Additionally, the evolution of OA/ΔCO as a function of ta was also presented in Fig. S14 in the Supplement, in which ΔCO was obtained by the measured CO concentrations subtracting its background concentration, and the latter was determined to be 0.1 ppm according to the method described by DeCarlo et al. (2010). As shown in Fig. S14, the concentration ratio of organic aerosol and OOA (especially for MO-OOA) to ΔCO also increased significantly with ta, which could be attributed to the SOA formation from the photochemical process and is also similar to the evolution trend of the ratios of OA components to HOA with ta (Fig. 4). These results further indicated the positive role of the photochemical aging process in aerosol formation.
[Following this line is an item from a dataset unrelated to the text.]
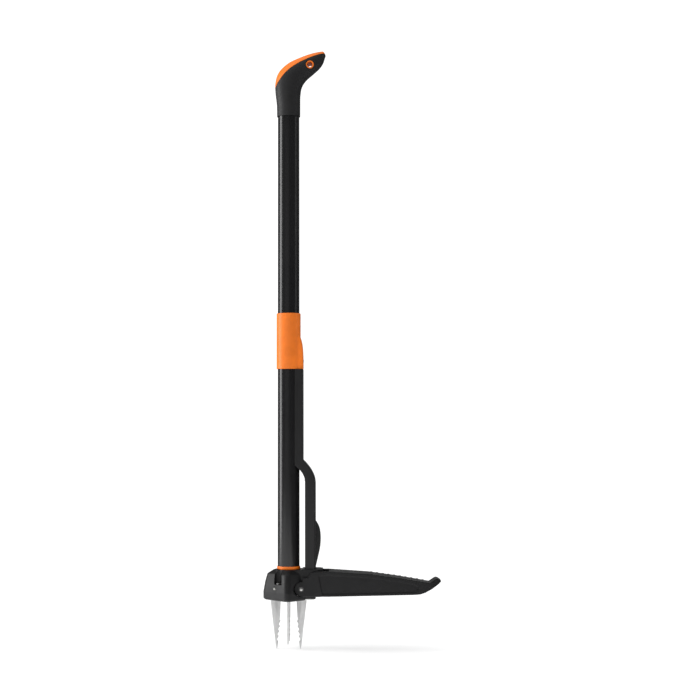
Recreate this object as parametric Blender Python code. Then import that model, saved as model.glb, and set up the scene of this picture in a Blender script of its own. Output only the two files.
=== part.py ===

Figure 5 shows the averaged contributions of NR-PM1 species and OA factors at low and high ta levels. The average mass concentration of NR-PM1 at ta > 40 h was 25.3 µgm-3, which was 1.4 times that at ta < 40 h. All NR-PM1 species were enhanced in mass concentration by a factor of more than 1.1 at elevated ta, of which sulfate had the largest enhancement factor of 1.7. OA was the dominant species in NR-PM1 at both ta levels, although its percentage decreased from 48 % to 44 % with the increase in ta. This decreased percentage could be attributed to the significantly decreased contribution of HOA (from 37 % to 20 %) with the enhancement of ta, suggesting that the photochemical aging process was not conducive to the accumulation of HOA. Comparing the contribution of other species to NR-PM1 at low and high ta levels, it was found that the contribution of sulfate was enhanced from 22 % to 28 % as ta increased, which confirmed that the formation of sulfate was closely related to the photochemical process. The contribution of nitrate presented a decreasing trend (from 16 % to 12 %) as ta increased, which could be due to the enhanced production of OOA and sulfate as ta increased, as well as the dilution effects and evaporation of ammonium nitrate (DeCarlo et al., 2008; Nault et al., 2018).
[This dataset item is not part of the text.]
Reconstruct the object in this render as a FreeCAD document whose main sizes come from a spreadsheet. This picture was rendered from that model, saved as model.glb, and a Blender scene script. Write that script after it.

The OA factors also presented different change trends and different compositions at high ta levels compared with those at low ta levels. The OOA accounted for more than half of OA, and showed much higher contribution at high ta levels than at low ta levels (63 % vs. 80 %). Among them, MO-OOA showed the largest enhancement, by a factor of 1.7 from 3.2 to 5.3 µgm-3 in absolute mass concentration and a factor of 1.6 from 29 % to 48 % in relative contribution, indicating the importance of MO-OOA in PM1 pollution at elevated ta during the summertime. The contributions of LO-OOA and IO-OOA were almost equal (∼ 22 % and ∼ 10 %, respectively) between low and high ta levels, while the absolute mass concentrations were enhanced by a factor of > 1.1 at high ta levels. On the contrary, the absolute mass concentration of HOA decreased from 3.5 to 2.1 µgm-3 during high ta periods, indicating a negative effect of ta on the accumulation of HOA. The effects of dilution and evaporation might also be another reason for the lower HOA contribution and concentration, which tended to be observed at higher temperature conditions and/or in the afternoon with the higher planetary boundary layer (PBL) (Fig. S9).
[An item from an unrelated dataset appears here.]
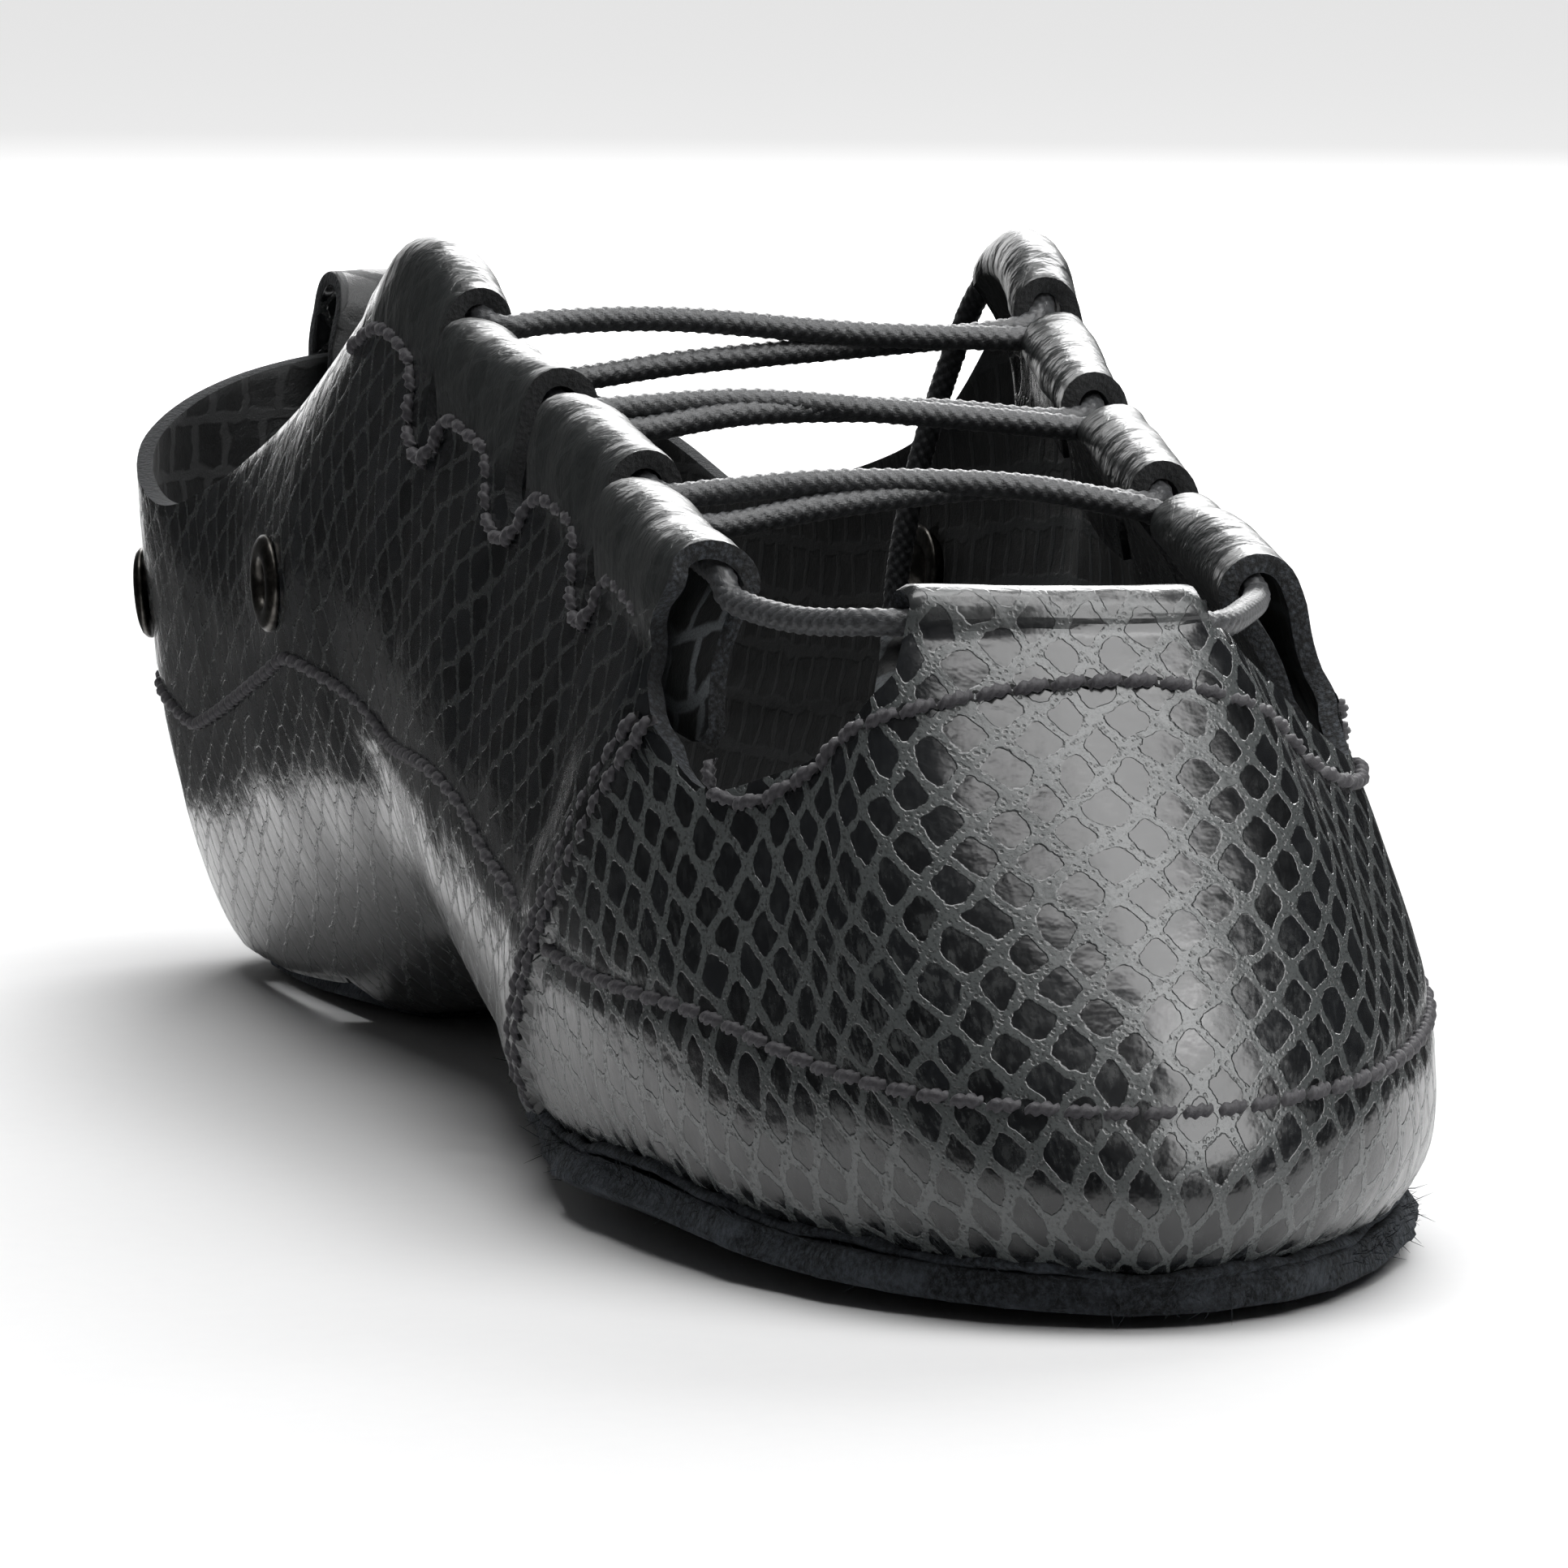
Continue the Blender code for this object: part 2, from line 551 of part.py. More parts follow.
def make_heel_tab(shell, material):
    """The folded pull loop that straddles the collar at the centre back."""
    levels = np.array([[TAB_FOOT, 54.0, 57.0]])
    back = shell.at_heights(np.array([0.0]), levels)[0]
    half = 0.5 * TAB_WIDTH
    across = np.linspace(-half, half, 5)
    outer = -(SEAT_GAP + 0.35 + TAB_LEATHER)
    inner = WALL + SEAT_GAP + 0.75 + TAB_LEATHER
    middle = 0.5 * (outer + inner)
    radius = 0.5 * (inner - outer)
    path = [(s + outer, z) for s, z in back[:, 1:]]
    base = back[-1, 1]
    arc_z = TAB_TOP - radius
    for step in range(9):
        angle = pi - pi * step / 8
        path.append((base + middle + radius * cos(angle), arc_z + radius * sin(angle)))
    path += [(s + inner, z) for s, z in back[::-1, 1:]]
    points = np.array([[(x, s + 0.018 * x * x, z) for s, z in path] for x in across])
    width = points.shape[1]
    faces = []
    for column in range(len(across) - 1):
        for level in range(width - 1):
            a = column * width + level
            b = a + width
            faces.append((a, a + 1, b + 1, b))
    item = make_object("heel_tab", to_frame(points.reshape(-1, 3)), faces, material)
    add_solidify(item, TAB_LEATHER * MM, -1.0)
    return item


def tube(name, path, material, sides=8):
    """A closed round tube of the lace's diameter along a path in millimetres."""
    path = np.asarray(path, float)
    heading = np.gradient(path, axis=0)
    heading /= np.linalg.norm(heading, axis=1)[:, None]
    flat = np.cross(heading, [0.0, 0.0, 1.0])
    flat /= np.linalg.norm(flat, axis=1)[:, None]
    high = np.cross(flat, heading)
    angles = 2.0 * pi * np.arange(sides) / sides
    spokes = flat[:, None] * np.cos(angles)[None, :, None] + high[:, None] * np.sin(angles)[None, :, None]
    vertices = (path[:, None] + 0.5 * LACE_DIAMETER * spokes).reshape(-1, 3)
    faces = []
    for ring in range(len(path) - 1):
        for side in range(sides):
            after = (side + 1) % sides
            faces.append((ring * sides + side, ring * sides + after,
                          (ring + 1) * sides + after, (ring + 1) * sides + side))
    faces.append(tuple(range(sides))[::-1])
    faces.append(tuple((len(path) - 1) * sides + side for side in range(sides)))
    item = make_object(name, to_frame(vertices), faces, material)
    point_outwards(item)
    return item


def crest_middle(shell, s, side):
    """Middle of a loop's tunnel at s along the shoe."""
    row = shell.rows(np.array([shell.place_at(s, side)]))[0]
    return np.array([row[3] - side * FOLD_RADIUS, s, row[5]])


def strand(start, end, arch, steps=9):
    """A bar of lace between two tunnels, arched upwards, kept off the leather at both ends."""
    share = np.linspace(0.0, 1.0, steps)[:, None]
    path = start + (end - start) * share
    path[:, 2] += arch * np.sin(pi * share[:, 0]) ** 0.8
    return path


def make_crossings(shell, material):
    """A joined cross of two bars in each slot between the loops."""
    items = []
    for number in range(len(LOOPS) - 1):
        rear = LOOPS[number][1] + LACE_CLEARANCE
        front = LOOPS[number + 1][0] - LACE_CLEARANCE
        ends = {}
        for side in (-1, 1):
            for label, s in (("rear", rear), ("front", front)):
                ends[side, label] = crest_middle(shell, s, side)
        over = tube("lace_crossing_%d" % (number + 1),
                    strand(ends[-1, "rear"], ends[1, "front"], CROSSING_ARCHES[0]), material)
        under = tube("lace_crossing_%d_other" % (number + 1),
                     strand(ends[-1, "front"], ends[1, "rear"], CROSSING_ARCHES[1]), material)
        under.hide_render = True
        under.display_type = "WIRE"
        modifier = over.modifiers.new("joined", "BOOLEAN")
        modifier.operation = "UNION"
        modifier.solver = "EXACT"
        modifier.object = under
        items.append(over)
    return items


def make_front_bars(shell, material):
    """The bars from the front loops to the tunnel over the toe."""
    items = []
    for side, name, corner in ((-1, "lace_bar_inner", "inner strap end"),
                               (1, "lace_bar_outer", "outer strap end")):
        start = crest_middle(shell, LOOPS[-1][1] + 1.4, side)
        row = shell.rows(np.array([shell.knot(corner)]))[0]
        end = np.array([row[3] + side * 1.6, row[4] - 2.6, row[5] - 1.3])
        bend = 0.5 * (start + end) + np.array([side * 1.2, 0.6, 0.4])
        t = np.linspace(0.0, 1.0, 8)[:, None]
        path = (1 - t) ** 2 * start + 2 * t * (1 - t) * bend + t ** 2 * end
        items.append(tube(name, path, material))
    return items


def smooth_route(route, spacing):
    """A Catmull-Rom curve through the route's points, read at equal spacing."""
    route = np.asarray(route, float)
    padded = np.vstack([2 * route[0] - route[1], route, 2 * route[-1] - route[-2]])
    fine = []
    for a, b, c, d in zip(padded[:-3], padded[1:-2], padded[2:-1], padded[3:]):
        for t in np.linspace(0.0, 1.0, 12, endpoint=False):
            fine.append(0.5 * (2 * b + (c - a) * t + (2 * a - 5 * b + 4 * c - d) * t ** 2
                               + (3 * b - a - 3 * c + d) * t ** 3))
    fine.append(route[-1])
    fine = np.array(fine)
    length = np.concatenate([[0.0], np.cumsum(np.linalg.norm(np.diff(fine, axis=0), axis=1))])
    count = int(round(length[-1] / spacing)) + 1
    marks = np.linspace(0.0, length[-1], count)
    return np.stack([np.interp(marks, length, fine[:, axis]) for axis in range(3)], -1)


def make_lace_end(material):
    """The free end of the lace that hangs inside the shoe on the outer side."""
    points = to_frame(smooth_route(LACE_END_ROUTE, 4.0))
    curve = bpy.data.curves.new("lace_end_outer", "CURVE")
    curve.dimensions = "3D"
    curve.bevel_depth = 0.5 * LACE_DIAMETER * MM
    curve.bevel_resolution = 2
    curve.use_fill_caps = True
    spline = curve.splines.new("POLY")
    spline.points.add(len(points) - 1)
    for target, point in zip(spline.points, points):
        target.co = (*point, 1.0)
    curve.materials.append(material)
    item = bpy.data.objects.new("lace_end_outer", curve)
    bpy.context.scene.collection.objects.link(item)
    return item


def main():
    """Build every piece of the shoe."""
    clear_scene()
    leather = make_material("black print leather", (0.02, 0.02, 0.022), 0.35)
    suede = make_material("black suede", (0.025, 0.025, 0.026), 0.95)
    board = make_material("insole leather", (0.05, 0.05, 0.052), 0.7)
    cord = make_material("waxed lace", (0.02, 0.02, 0.02), 0.5)
    metal = make_material("dark eyelet metal", (0.08, 0.08, 0.08), 0.3, 1.0)
    shell = Shell()
    make_upper(shell, leather)
    make_insole(shell, board)
    make_forefoot_sole(shell, suede)
    make_heel_sole(shell, suede)
    make_heel_tab(shell, leather)
    for name, side, s, height in EYELETS:
        make_eyelet(shell, name, side, s, height, metal)
    make_crossings(shell, cord)
    make_front_bars(shell, cord)
    make_lace_end(cord)


main()
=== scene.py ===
"""Looks of a ghillie dance shoe: print leather, stitching, braided lace, suede pads and studio."""

import functools
import itertools
import math

import bmesh
import bpy
import numpy as np
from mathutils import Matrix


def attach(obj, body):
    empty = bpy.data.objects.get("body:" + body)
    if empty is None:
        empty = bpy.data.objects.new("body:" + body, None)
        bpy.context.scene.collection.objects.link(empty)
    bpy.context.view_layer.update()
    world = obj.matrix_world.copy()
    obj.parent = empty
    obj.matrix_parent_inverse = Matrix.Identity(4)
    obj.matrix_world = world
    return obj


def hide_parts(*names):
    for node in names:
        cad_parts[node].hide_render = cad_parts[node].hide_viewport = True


bl_info = {
    "name": "Ghillie Dance Shoe Looks",
    "version": (1, 0, 0),
    "blender": (4, 5, 0),
    "location": "View3D > Sidebar > Shoe",
    "description": "Builds the leather, lace, stitching and soles of a ghillie dance shoe",
    "category": "Object",
}

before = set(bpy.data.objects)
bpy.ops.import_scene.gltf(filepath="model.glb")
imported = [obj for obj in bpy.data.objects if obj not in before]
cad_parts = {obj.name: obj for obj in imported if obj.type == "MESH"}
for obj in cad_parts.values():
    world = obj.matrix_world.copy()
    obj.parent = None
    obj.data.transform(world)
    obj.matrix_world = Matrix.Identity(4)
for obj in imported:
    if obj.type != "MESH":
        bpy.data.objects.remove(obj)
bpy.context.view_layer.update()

# The tables give lengths in millimetres as (x, s, z), with s counted from the back of the heel
# to the toe. In the row frame y = (HEEL_REST - s), and all is turned to metres by to_frame.
MM = 0.001
HEEL_REST = 35.0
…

The role of ta in the evolution of OA during the summertime was further examined. Figure 6 shows the variations of H/C, O/C, N/C, S/C, OM/OC, and OSc as a function of ta. All of these elemental ratios were determined from W mode due to its higher resolution. And all except H/C increased with the increase in ta. The decrease in H/C was related to the decreased contribution of HOA (Fig. 5), since HOA had the highest H/C among these four OA factors (Fig. S4). In contrast to H/C, O/C and OM/OC increased from 0.52 to 0.77 and 1.88 to 2.20 with the increase in ta, respectively. Moreover, a high correlation coefficient between OM/OC and O/C was observed (R2 = 0.997, Fig. S15 in the Supplement). These results suggest that OA was highly oxidized due to the progress of atmospheric photochemical aging. Meanwhile, the analogous variation between OSc and O/C confirmed the high oxidation state of OA, since both are metrics of the oxidation degree of OA (Kroll et al., 2011). As for the variation of N/C and S/C, they presented a slight increase trend with the increase in ta. This indicated that photochemical processes could contribute to the formation of N-containing and S-containing organics, which is consistent with the fact that both of them are the important products of gas-phase oxidation of VOCs and have also been detected in SOA (Farmer et al., 2010; Chen et al., 2019c, d).

The binned H/C and O/C as a function of ta are given in Fig. 7. The fitted slope of -0.74 is similar to those reported in both field observations and laboratory simulations on the photochemical aging of anthropogenic primary OA or biomass burning OA (Chen et al., 2015). This slope can be obtained by a combination of the simultaneous addition of both alcohol (slope = 0) and carbonyl (slope = -2) functional groups, or the addition of carboxylic acid with (slope = -0.5) and without (slope = -1) fragmentation (Peng et al., 2016; Chen et al., 2015; Ng et al., 2011; Heald et al., 2010). Additionally, as ta increased, the OA evolved from the top-left region to the bottom-right region of the Van Krevelen diagram, accompanied by a decrease in H/C and increase in O/C. This further indicated that the evolution process of OA was from less oxidized to more aged as the atmospheric photochemical aging progressed, leading to higher PM1 concentrations.